Pragmatist Heller takes a rather cheerful tone about the economic road ahead. He considers the current recession "mild," thinks that the antirecession program that the President has submitted to Congress will be enough to get an upturn going, despite the complaints of labor leaders that the program is too skimpy. And, if necessary, the Administration will simply mix another batch of remedies, in keeping with the President's promise to "submit further proposals to the Congress within the next 75 days" if the recession deepens. Looking beyond the current recession to the goal of faster growth, Heller is "basically hopeful and optimistic about what can be accomplished," he says. "My awareness of the seriousness of the situation is balanced by a conviction that we can do something about it and without interference in the basic freedom of our capitalist system."
Heller sounds so cheerful at times that he gets accused of being overly optimistic. In a TV interview a couple of weeks ago, a questioner charged him with being an "onward and upward predictor," contradicting the "gloomy view" that Kennedy took during the campaign. Was he really so confident that the Administration's antirecession measures would work? Replied Heller: "Yes." That confident yes is characteristic of Heller, and of the new pragmatic economics.
Dreary, Desolate, Dismal.
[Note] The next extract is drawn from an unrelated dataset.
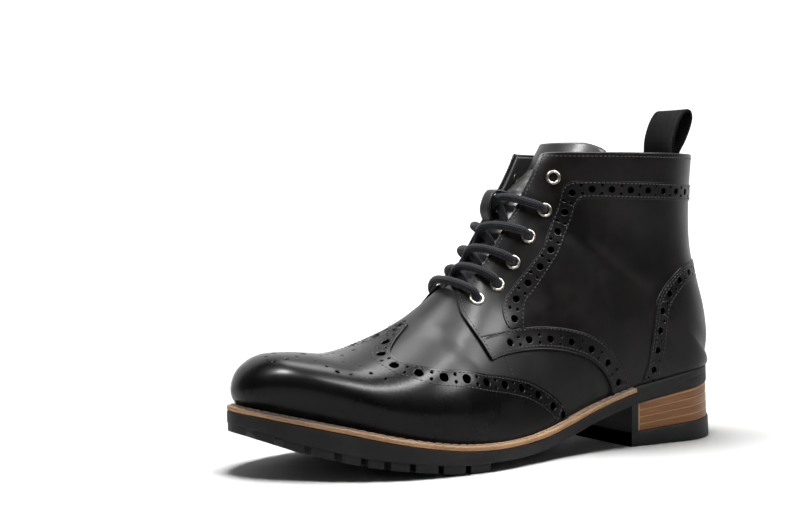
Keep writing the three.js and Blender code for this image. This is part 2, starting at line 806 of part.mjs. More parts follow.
function tongue() {
  return loft(TONGUE.map((row) => {
    const outer = [];
    const inner = [];
    for (let i = 0; i <= TONGUE_STEPS; i += 1) {
      const y = row.half * TONGUE_WIDTH * (1 - (2 * i) / TONGUE_STEPS);
      outer.push(tonguePoint(row, y, 0));
      inner.push(tonguePoint(row, y, TONGUE_THICKNESS));
    }
    return [...outer, ...inner.reverse()];
  }));
}

// Arch over the crossing of the fifth pair: place, and share of the way from tongue to arch
const KEEPER = [
  [15.7, 0],
  [15.9, 0.45],
  [16.3, 0.85],
  [17, 1],
  [17.7, 1],
  [18.4, 0.85],
  [18.8, 0.45],
  [19, 0],
];

function laceKeeper() {
  const arch = COVER + 1.5 * LACE_DIAMETER + 2 * CLEAR;
  return loft(KEEPER.map(([place, share]) => {
    const foot = 2 * CLEAR - UPPER_WALL - smooth(TONGUE, "place", "depth", place);
    const low = foot + share * (arch - foot);
    const high = low + KEEPER_THICKNESS;
    const y = KEEPER_WIDTH / 2;
    return [[y, low], [y, high], [-y, high], [-y, low]].map(([side, offset]) => (
      ridgePoint(place, side, offset).toArray()
    ));
  }));
}

// Loop of webbing inside the back of the collar: x from the wall's inner face and height above
// the collar, as shares of the loop's height
const PULL_LOOP = [
  [0.08, -0.5],
  [0.08, -0.2],
  [0.02, 0.08],
  [-0.12, 0.35],
  [-0.22, 0.62],
  [-0.25, 0.84],
  [-0.19, 0.97],
  [-0.05, 1.0],
  [0.08, 0.88],
  [0.18, 0.65],
  [0.23, 0.38],
  [0.21, 0.1],
  [0.18, -0.2],
  [0.18, -0.5],
];
const LOOP_SEGMENTS = 4;
const LOOP_BEND = 17;
const LOOP_FLATTENING = 0.75;

function pullLoop() {
  const wall = section(LAST_ROW, -UPPER_WALL).ax;
  const middle = wall + LOOP_THICKNESS / 2 + 2 * CLEAR;
  const points = PULL_LOOP.map(([x, z]) => (
    new THREE.Vector2(middle + x * LOOP_HEIGHT, SHAFT_HEIGHT + z * LOOP_HEIGHT - LOOP_THICKNESS)
  ));
  return loft(points.map((point, index) => {
    const before = points[Math.max(index - 1, 0)];
    const after = points[Math.min(index + 1, points.length - 1)];
    const along = after.clone().sub(before).normalize();
    const flat = 1 - LOOP_FLATTENING * THREE.MathUtils.clamp(PULL_LOOP[index][1], 0, 1);
    const inner = [];
    const outer = [];
    for (let i = 0; i <= LOOP_SEGMENTS; i += 1) {
      const y = LOOP_WIDTH * (0.5 - i / LOOP_SEGMENTS);
      const bend = (flat * y * y) / (2 * LOOP_BEND);
      const half = LOOP_THICKNESS / 2;
      outer.push([point.x + bend - along.y * half, y, point.y + along.x * half]);
      inner.push([point.x + bend + along.y * half, y, point.y - along.x * half]);
    }
    return [...outer, ...inner.reverse()];
  }));
}

// Grooves between the lugs, from the waist forward, as shares of the sole's length
const LUG_GAPS = [0.669, 0.721, 0.77, 0.81, 0.843, 0.879, 0.918, 0.954, 0.984];
const LUG_START = 0.622;
const LUG_INSET = 0.4;
const CHANNEL_START = 0.642;
const ISLAND_START = 0.652;
const ISLAND_REACH = LUG_REACH + 2 * LUG_GAP;

function lugs() {
  const high = (x) => underside(x) + 1;
  const sides = (x) => soleSides(x, LUG_INSET);
  const blocks = slab(LUG_START * SOLE_LENGTH, SOLE_LENGTH, treadHeight, high, sides);
  const channel = slab(
    CHANNEL_START * SOLE_LENGTH,
    SOLE_LENGTH - LUG_REACH,
    (x) => treadHeight(x) - 1,
    (x) => underside(x),
    (x) => ({ middle: soleMiddle(x / SOLE_LENGTH), half: soleSides(x, LUG_REACH + LUG_GAP).half }),
  );
  const island = slab(
    ISLAND_START * SOLE_LENGTH,
    SOLE_LENGTH - LUG_REACH - LUG_GAP,
    (x) => treadHeight(x) - 1,
    (x) => underside(x) + 1,
    (x) => soleSides(x, ISLAND_REACH),
  );
  return LUG_GAPS.reduce((cut, share) => {
    const from = share * SOLE_LENGTH - LUG_GAP / 2;
    const to = from + LUG_GAP;
    const top = underside(share * SOLE_LENGTH);
    return cut.subtract(across([[from, -1], [to, -1], [to, top], [from, top]], -FAR, FAR));
  }, blocks.subtract(channel.subtract(island)));
}

function outsole() {
  const weltBottom = (x) => seatHeight(x) - WELT_THICKNESS;
  const body = slab(0, SOLE_LENGTH, underside, weltBottom, (x) => soleSides(x));
  const rand = slab(0, WELT_START - CLEAR, (x) => weltBottom(x) - 1, seatHeight, (x) => soleSides(x));
  const pad = slab(
    WELT_START - CLEAR - 1,
    SOLE_LENGTH - WELT_LEDGE - CLEAR,
    (x) => weltBottom(x) - 1,
    seatHeight,
    (x) => soleSides(x, WELT_LEDGE + CLEAR),
  );
  const heel = slab(0, HEEL_LENGTH, () => 0, (x) => underside(x) + 1, (x) => soleSides(x));
  const hollow = slab(
    -1,
    HEEL_LENGTH - FRONT_BLOCK,
    topPiece,
    (x) => underside(Math.max(x, 0)),
    () => ({ middle: 0, half: HEEL_WIDTH }),
  );
  const block = heel.subtract(hollow);
  return lean(body.add(rand).add(pad).add(block)).add(lugs());
}

function heelStack() {
  const low = (x) => topPiece(x) + CLEAR;
  const high = (x) => underside(x) - CLEAR;
  const front = HEEL_LENGTH - FRONT_BLOCK - CLEAR;
  return lean(slab(STACK_INSET, front, low, high, (x) => soleSides(x, STACK_INSET)));
}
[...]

Cheerfulness about the prospects of tinkering successfully with the economy, and doing a lot more good than harm in the process, contrasts strikingly with the gloominess that tinged economics during much of its history. To the British writer Thomas Carlyle in the middle of the 19th century, the classical economics, with its stress on the iron inexorability of economic laws, seemed "dreary, desolate, and indeed quite abject and distressing . . . the dismal science."